Records contained in a dataset:
============================================================
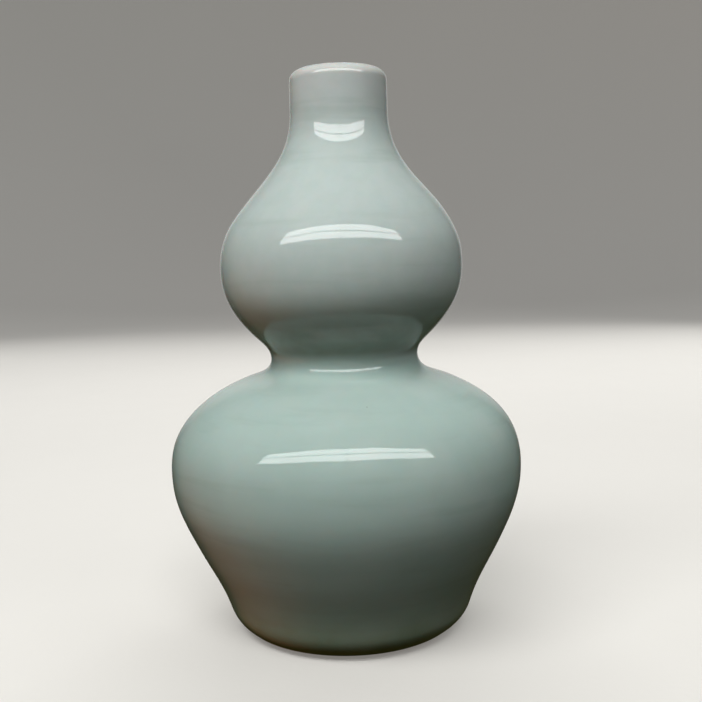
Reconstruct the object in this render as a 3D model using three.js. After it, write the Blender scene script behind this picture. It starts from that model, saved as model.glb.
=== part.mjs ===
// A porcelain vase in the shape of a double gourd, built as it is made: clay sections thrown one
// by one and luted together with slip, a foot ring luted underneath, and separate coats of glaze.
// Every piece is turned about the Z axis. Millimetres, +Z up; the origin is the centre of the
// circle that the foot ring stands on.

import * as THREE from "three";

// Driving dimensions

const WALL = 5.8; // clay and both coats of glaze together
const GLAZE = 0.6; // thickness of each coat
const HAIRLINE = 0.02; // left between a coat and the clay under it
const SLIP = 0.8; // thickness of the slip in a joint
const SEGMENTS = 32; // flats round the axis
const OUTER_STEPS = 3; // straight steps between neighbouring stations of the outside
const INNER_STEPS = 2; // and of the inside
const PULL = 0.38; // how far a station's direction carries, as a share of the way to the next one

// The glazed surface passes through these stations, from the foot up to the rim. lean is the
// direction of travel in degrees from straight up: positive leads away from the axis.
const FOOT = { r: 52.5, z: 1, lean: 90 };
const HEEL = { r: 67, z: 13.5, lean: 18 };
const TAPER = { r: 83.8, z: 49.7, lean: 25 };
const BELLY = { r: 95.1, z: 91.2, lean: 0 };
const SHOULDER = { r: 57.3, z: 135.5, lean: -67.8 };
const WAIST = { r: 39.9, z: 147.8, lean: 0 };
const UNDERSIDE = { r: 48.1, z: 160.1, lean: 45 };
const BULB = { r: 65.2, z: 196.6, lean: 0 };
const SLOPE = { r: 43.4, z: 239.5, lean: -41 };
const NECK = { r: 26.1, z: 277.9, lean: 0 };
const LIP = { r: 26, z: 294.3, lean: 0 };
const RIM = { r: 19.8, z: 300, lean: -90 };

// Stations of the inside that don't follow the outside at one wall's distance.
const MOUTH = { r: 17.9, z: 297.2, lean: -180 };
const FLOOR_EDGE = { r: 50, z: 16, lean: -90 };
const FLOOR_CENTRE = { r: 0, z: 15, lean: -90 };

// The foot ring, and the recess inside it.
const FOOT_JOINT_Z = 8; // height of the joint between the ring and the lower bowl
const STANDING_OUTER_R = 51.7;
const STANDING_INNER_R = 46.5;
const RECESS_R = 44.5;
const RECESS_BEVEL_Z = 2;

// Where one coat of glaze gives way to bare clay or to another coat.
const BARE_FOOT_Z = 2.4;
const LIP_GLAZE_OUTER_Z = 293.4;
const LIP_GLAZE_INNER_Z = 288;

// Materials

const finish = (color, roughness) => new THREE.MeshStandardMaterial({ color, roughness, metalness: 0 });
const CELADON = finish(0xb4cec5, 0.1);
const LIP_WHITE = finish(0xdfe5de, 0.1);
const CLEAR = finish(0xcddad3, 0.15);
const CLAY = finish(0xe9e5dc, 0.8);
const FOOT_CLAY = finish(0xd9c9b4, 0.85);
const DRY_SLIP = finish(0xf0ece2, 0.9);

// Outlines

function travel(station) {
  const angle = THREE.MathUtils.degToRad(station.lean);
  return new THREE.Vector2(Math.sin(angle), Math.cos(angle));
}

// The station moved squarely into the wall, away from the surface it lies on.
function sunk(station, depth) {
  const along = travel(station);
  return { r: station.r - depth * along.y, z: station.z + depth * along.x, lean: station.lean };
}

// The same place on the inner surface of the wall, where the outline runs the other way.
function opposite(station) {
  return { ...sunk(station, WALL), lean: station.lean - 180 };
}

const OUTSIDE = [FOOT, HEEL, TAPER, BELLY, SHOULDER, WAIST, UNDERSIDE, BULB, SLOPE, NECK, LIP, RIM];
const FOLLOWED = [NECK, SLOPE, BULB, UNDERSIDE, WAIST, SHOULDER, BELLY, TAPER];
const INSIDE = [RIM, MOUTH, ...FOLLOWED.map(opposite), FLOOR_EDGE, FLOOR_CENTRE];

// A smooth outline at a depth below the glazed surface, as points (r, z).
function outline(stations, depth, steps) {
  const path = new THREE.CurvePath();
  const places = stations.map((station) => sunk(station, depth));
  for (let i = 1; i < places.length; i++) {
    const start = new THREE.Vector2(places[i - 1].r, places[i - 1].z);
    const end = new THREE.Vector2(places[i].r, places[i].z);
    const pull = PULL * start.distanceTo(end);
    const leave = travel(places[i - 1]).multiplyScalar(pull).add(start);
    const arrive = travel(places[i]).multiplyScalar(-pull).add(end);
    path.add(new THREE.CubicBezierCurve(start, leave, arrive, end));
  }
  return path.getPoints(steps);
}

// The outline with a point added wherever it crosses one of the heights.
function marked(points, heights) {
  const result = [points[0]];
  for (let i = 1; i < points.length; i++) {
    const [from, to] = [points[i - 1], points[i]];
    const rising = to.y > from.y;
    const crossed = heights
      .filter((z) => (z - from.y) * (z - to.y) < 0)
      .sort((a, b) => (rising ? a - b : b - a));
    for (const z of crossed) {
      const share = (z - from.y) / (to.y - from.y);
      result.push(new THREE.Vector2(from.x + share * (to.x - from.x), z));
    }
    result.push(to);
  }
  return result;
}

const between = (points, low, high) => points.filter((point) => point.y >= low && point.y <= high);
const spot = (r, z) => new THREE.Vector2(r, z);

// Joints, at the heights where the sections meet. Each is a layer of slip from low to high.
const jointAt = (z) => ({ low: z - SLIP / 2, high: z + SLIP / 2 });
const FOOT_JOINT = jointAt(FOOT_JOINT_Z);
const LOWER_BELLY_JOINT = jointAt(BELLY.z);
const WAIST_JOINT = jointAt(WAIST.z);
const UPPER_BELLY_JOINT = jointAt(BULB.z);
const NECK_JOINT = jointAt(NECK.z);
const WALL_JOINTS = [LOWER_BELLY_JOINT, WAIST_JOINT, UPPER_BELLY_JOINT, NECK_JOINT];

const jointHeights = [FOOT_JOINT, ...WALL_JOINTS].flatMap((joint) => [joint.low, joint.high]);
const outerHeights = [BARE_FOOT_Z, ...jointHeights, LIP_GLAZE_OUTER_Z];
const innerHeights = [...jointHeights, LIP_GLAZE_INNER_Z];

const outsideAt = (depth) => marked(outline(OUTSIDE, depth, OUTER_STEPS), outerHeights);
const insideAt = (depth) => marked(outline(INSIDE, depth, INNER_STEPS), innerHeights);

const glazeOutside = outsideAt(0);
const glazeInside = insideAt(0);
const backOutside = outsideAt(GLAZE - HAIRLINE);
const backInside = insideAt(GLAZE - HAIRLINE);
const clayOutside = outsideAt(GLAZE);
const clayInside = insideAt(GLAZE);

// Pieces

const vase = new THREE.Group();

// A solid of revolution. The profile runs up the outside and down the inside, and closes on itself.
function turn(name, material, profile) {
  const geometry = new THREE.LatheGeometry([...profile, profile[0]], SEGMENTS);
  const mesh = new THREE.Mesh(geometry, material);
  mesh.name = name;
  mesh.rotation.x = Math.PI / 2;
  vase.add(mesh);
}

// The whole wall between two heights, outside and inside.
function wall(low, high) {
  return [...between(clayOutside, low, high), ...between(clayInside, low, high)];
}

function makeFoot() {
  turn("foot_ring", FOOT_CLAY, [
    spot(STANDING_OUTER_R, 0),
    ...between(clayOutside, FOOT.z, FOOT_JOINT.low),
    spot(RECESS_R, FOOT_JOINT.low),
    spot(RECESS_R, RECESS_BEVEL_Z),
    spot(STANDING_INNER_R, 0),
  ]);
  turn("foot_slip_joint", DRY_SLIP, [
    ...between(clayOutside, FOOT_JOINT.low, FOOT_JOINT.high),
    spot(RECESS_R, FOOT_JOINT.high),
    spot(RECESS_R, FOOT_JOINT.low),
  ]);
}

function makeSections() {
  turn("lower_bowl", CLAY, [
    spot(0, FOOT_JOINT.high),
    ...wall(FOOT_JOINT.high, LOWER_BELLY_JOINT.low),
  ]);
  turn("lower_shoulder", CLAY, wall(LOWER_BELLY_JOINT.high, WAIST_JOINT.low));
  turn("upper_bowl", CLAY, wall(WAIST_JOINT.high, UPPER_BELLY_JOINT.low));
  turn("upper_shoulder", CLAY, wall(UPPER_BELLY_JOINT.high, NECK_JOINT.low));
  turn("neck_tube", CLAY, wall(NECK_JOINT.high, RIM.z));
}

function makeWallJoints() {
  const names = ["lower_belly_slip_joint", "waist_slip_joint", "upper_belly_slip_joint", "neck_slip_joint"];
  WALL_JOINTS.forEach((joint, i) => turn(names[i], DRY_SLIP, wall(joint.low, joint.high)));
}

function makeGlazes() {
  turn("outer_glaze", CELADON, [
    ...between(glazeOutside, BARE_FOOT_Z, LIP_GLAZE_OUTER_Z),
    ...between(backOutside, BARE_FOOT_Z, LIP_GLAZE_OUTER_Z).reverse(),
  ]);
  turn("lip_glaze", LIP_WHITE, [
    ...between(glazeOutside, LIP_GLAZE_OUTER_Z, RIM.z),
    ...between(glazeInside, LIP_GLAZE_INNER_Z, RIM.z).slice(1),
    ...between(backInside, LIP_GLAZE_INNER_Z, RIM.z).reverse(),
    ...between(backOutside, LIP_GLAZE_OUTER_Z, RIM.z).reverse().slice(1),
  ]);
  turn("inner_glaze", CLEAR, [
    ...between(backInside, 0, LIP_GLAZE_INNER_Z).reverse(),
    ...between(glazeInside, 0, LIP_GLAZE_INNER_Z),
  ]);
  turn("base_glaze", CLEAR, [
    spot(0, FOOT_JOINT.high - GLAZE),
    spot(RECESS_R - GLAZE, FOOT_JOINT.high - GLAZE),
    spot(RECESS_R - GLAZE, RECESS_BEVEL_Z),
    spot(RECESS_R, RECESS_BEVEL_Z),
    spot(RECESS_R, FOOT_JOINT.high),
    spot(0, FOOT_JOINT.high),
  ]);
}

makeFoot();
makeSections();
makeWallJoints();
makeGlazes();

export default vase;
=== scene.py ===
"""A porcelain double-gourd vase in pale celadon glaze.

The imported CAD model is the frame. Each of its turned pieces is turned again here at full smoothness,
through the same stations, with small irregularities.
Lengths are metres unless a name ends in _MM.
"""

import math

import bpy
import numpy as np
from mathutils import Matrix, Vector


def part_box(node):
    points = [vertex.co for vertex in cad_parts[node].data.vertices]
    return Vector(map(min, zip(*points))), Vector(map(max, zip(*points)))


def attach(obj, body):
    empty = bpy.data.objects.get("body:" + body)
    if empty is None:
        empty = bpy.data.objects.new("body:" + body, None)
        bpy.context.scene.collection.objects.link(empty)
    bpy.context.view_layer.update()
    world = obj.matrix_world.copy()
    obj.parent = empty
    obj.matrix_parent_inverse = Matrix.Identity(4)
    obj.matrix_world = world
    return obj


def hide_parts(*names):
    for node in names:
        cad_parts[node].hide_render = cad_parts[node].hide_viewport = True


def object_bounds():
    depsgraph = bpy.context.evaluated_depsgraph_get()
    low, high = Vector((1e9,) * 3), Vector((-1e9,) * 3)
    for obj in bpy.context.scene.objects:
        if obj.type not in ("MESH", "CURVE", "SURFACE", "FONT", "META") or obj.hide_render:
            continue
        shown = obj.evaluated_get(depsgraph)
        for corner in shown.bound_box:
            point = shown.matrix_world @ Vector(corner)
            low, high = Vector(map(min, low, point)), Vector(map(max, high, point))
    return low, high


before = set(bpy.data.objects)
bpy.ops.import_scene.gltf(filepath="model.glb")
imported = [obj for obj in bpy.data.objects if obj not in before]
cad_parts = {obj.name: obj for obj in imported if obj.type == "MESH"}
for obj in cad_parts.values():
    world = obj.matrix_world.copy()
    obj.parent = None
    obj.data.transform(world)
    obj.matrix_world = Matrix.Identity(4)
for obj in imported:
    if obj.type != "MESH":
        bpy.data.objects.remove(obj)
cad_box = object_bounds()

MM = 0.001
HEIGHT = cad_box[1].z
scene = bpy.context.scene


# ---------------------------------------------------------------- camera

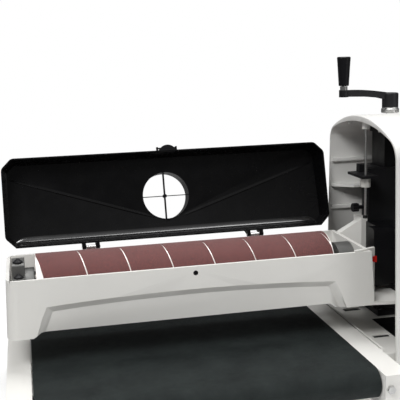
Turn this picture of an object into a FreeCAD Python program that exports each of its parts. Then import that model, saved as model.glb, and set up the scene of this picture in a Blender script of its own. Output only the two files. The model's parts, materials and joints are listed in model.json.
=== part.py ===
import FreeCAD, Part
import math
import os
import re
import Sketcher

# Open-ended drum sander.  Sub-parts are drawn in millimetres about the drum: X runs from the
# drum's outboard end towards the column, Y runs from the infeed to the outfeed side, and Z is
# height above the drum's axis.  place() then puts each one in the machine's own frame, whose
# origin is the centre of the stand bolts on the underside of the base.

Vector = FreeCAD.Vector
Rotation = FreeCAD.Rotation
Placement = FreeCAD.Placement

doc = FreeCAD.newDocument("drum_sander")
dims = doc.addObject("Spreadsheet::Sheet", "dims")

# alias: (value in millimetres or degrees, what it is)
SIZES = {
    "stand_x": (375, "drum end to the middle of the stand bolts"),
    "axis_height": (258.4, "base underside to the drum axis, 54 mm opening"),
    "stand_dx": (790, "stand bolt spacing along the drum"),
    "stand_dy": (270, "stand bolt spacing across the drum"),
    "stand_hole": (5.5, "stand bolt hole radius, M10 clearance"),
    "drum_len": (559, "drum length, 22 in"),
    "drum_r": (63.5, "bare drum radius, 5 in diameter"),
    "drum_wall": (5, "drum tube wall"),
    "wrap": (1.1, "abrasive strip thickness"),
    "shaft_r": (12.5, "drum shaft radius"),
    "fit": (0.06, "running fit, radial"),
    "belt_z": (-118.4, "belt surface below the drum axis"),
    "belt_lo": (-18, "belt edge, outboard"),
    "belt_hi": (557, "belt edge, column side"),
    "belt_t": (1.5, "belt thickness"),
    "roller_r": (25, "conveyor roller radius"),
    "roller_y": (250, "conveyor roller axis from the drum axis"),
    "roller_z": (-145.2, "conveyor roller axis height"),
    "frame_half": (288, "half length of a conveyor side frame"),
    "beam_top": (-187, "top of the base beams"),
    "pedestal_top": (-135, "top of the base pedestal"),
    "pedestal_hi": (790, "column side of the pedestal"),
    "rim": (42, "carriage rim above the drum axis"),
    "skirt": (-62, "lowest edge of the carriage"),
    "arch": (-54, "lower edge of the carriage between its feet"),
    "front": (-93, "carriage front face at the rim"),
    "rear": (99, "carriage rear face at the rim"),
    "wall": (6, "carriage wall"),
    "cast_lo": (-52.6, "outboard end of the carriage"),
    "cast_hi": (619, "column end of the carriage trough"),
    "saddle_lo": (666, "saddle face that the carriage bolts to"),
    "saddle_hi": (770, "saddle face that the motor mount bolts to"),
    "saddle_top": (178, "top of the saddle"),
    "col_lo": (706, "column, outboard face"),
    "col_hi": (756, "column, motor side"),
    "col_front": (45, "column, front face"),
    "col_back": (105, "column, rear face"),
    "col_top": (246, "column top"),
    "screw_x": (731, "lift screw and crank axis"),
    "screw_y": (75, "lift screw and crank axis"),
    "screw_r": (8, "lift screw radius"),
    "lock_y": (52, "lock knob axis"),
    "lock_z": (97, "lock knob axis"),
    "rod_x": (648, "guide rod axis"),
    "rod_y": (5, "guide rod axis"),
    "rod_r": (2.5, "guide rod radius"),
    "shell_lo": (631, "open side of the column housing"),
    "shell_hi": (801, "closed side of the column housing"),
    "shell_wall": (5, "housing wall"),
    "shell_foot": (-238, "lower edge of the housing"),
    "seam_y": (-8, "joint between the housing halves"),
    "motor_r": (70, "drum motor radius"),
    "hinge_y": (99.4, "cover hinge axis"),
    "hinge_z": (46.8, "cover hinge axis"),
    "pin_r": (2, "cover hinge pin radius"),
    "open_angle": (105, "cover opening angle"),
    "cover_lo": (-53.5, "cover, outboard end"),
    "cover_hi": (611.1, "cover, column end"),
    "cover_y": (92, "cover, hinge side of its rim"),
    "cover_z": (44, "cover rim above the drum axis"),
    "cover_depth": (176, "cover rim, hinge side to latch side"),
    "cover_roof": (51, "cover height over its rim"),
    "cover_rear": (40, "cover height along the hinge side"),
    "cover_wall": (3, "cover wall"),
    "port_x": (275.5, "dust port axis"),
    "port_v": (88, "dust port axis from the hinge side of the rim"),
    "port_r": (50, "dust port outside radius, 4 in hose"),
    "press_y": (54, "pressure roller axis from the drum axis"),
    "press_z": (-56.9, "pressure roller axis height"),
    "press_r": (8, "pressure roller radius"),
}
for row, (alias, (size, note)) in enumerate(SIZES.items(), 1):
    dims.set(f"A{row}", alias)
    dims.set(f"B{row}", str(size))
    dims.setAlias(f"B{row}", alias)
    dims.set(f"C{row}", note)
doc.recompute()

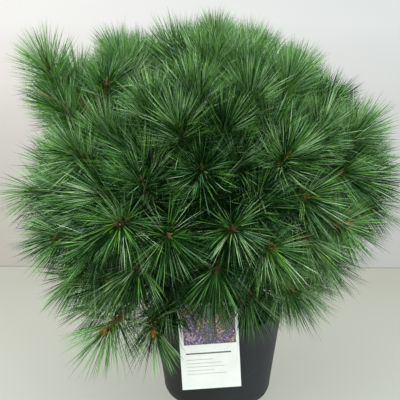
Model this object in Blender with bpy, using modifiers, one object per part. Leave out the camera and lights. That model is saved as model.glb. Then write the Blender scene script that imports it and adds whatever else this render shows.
============================================================
■ **EXERCISE DETAILS**:
The lines to extract from the data above begin with the line containing "CLAY, wall(UPPER_BELLY_JOINT.high, NECK_JOINT.low));" and end with the line containing "obj.matrix_parent_inverse = Matrix.Identity(4)". Extract them exactly, including both.

■ **COMPLETE OUTPUT**:
  turn("upper_shoulder", CLAY, wall(UPPER_BELLY_JOINT.high, NECK_JOINT.low));
  turn("neck_tube", CLAY, wall(NECK_JOINT.high, RIM.z));
}

function makeWallJoints() {
  const names = ["lower_belly_slip_joint", "waist_slip_joint", "upper_belly_slip_joint", "neck_slip_joint"];
  WALL_JOINTS.forEach((joint, i) => turn(names[i], DRY_SLIP, wall(joint.low, joint.high)));
}

function makeGlazes() {
  turn("outer_glaze", CELADON, [
    ...between(glazeOutside, BARE_FOOT_Z, LIP_GLAZE_OUTER_Z),
    ...between(backOutside, BARE_FOOT_Z, LIP_GLAZE_OUTER_Z).reverse(),
  ]);
  turn("lip_glaze", LIP_WHITE, [
    ...between(glazeOutside, LIP_GLAZE_OUTER_Z, RIM.z),
    ...between(glazeInside, LIP_GLAZE_INNER_Z, RIM.z).slice(1),
    ...between(backInside, LIP_GLAZE_INNER_Z, RIM.z).reverse(),
    ...between(backOutside, LIP_GLAZE_OUTER_Z, RIM.z).reverse().slice(1),
  ]);
  turn("inner_glaze", CLEAR, [
    ...between(backInside, 0, LIP_GLAZE_INNER_Z).reverse(),
    ...between(glazeInside, 0, LIP_GLAZE_INNER_Z),
  ]);
  turn("base_glaze", CLEAR, [
    spot(0, FOOT_JOINT.high - GLAZE),
    spot(RECESS_R - GLAZE, FOOT_JOINT.high - GLAZE),
    spot(RECESS_R - GLAZE, RECESS_BEVEL_Z),
    spot(RECESS_R, RECESS_BEVEL_Z),
    spot(RECESS_R, FOOT_JOINT.high),
    spot(0, FOOT_JOINT.high),
  ]);
}

makeFoot();
makeSections();
makeWallJoints();
makeGlazes();

export default vase;
=== scene.py ===
"""A porcelain double-gourd vase in pale celadon glaze.

The imported CAD model is the frame. Each of its turned pieces is turned again here at full smoothness,
through the same stations, with small irregularities.
Lengths are metres unless a name ends in _MM.
"""

import math

import bpy
import numpy as np
from mathutils import Matrix, Vector


def part_box(node):
    points = [vertex.co for vertex in cad_parts[node].data.vertices]
    return Vector(map(min, zip(*points))), Vector(map(max, zip(*points)))


def attach(obj, body):
    empty = bpy.data.objects.get("body:" + body)
    if empty is None:
        empty = bpy.data.objects.new("body:" + body, None)
        bpy.context.scene.collection.objects.link(empty)
    bpy.context.view_layer.update()
    world = obj.matrix_world.copy()
    obj.parent = empty
    obj.matrix_parent_inverse = Matrix.Identity(4)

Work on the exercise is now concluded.